Tuesday, June 4, 2019

Are emotions simulations?

The title has a question mark because scientists are not unanimous about what emotions really are. This text is based on the assumption that a theory of constructed emotion is right. A classical view says that emotions are constant biological components that have grown in millennia and they have been developed by the survival instincts needed a long time ago. A theory of constructed emotion sees things differently. It sees emotions as learned and created social agreements based on your experiences, immediate stimuli, and culture. This theory makes you more responsible for your own behavior.

Neurons and emotions

A classical view talks about emotion fingerprints. According to it, you have the same facial and bodily expressions about emotions. This means that your muscle movement tells others everything they need to know about your emotions. A theory of constructed emotion disagrees with a classical view about this. According to it, emotions don´t have any physical fingerprints. For example, anger doesn´t look the same in the facial muscles all the time. The classical view believes that the same neurons and their synapses in the brain create the same facial expressions that express anger or other emotions. According to a new theory, different neurons and their synapses can create the same emotions, and varying facial movements can express the same emotions like anger in different contexts after different experiences and social agreements. Different neurons have different purposes according to this new theory.

Context, experiences, and social agreements

According to this new theory, your immediate surroundings, previous agreements, and social agreements construct emotions together. Your emotions depend on your environment. You can show your anger or feel it differently depending on where you are. You can express your anger differently at home and at work. Emotional expressions are tied to specific environments. You can express your anger to someone else differently depending on your immediate surroundings.
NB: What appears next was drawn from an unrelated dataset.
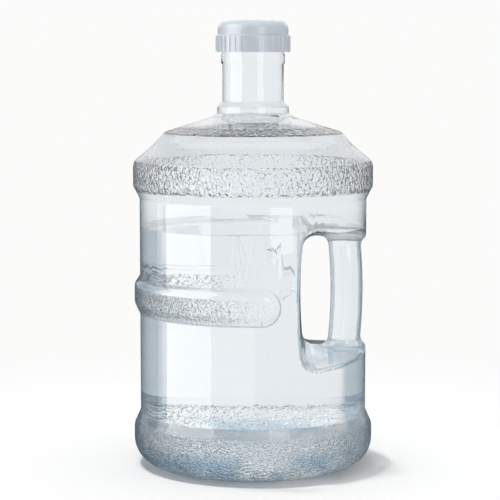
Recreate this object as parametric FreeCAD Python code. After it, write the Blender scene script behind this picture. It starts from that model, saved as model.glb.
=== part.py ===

Another person can show their anger to you differently at home than at your office. You give different meanings to different occurrences based on your previous experiences. When you have experienced anger on the bus, you can expect that you will experience it again on the same bus, even though your other surroundings are different. Different cultures can have different expressions for different emotions. For example, Asians have different facial expressions of anger than people who live in Western countries. They have learned to express their emotions differently. One of the most important things to understand is that people construct their emotions differently and it is very hard to know what others are feeling all the time.

Simulations

All your senses provide you with stimuli all the time. Your brain uses your past and present stimuli and compares them to construct simulations. Then your brain chooses stimuli that are relevant to your current situation and throws other stimuli away. Your senses do not provide reactions, they provide simulations based on current stimuli through your senses and some previous simulations that have created different neural patterns in your brain. Then it chooses the most probable simulation that is the sensory input you react to. It adjusts you to the current situation. The primary tools for your brain to understand current situations are your previous experiences. Cultural differences are based on different previous experiences. And these culture-dependent experiences have created different social agreements based on different cultures.

Your simulations are your neural patterns. They guide your actions and produce meaning for the stimuli you experience through your senses. When your neural patterns describe emotion simulations, your brain constructs emotions. Your brain actively constructs emotions based on your sensory inputs. It doesn´t just react to inputs. Without previous experiences and simulations based on them, you couldn´t make any sense from your current sensory inputs. They would just be meaningless noise. Sometimes your sensory inputs help you to have a meaning for your current stimuli and your brain constructs an emotion. Sometimes it does something else like produce an action.

This is an interesting theory. It makes sense, but I have no idea if it is a fact or not. If you are interested in learning more, you can read Lisa Feldmann Barrett´s book: How Emotions Are Made or watch her TED talk about the theory.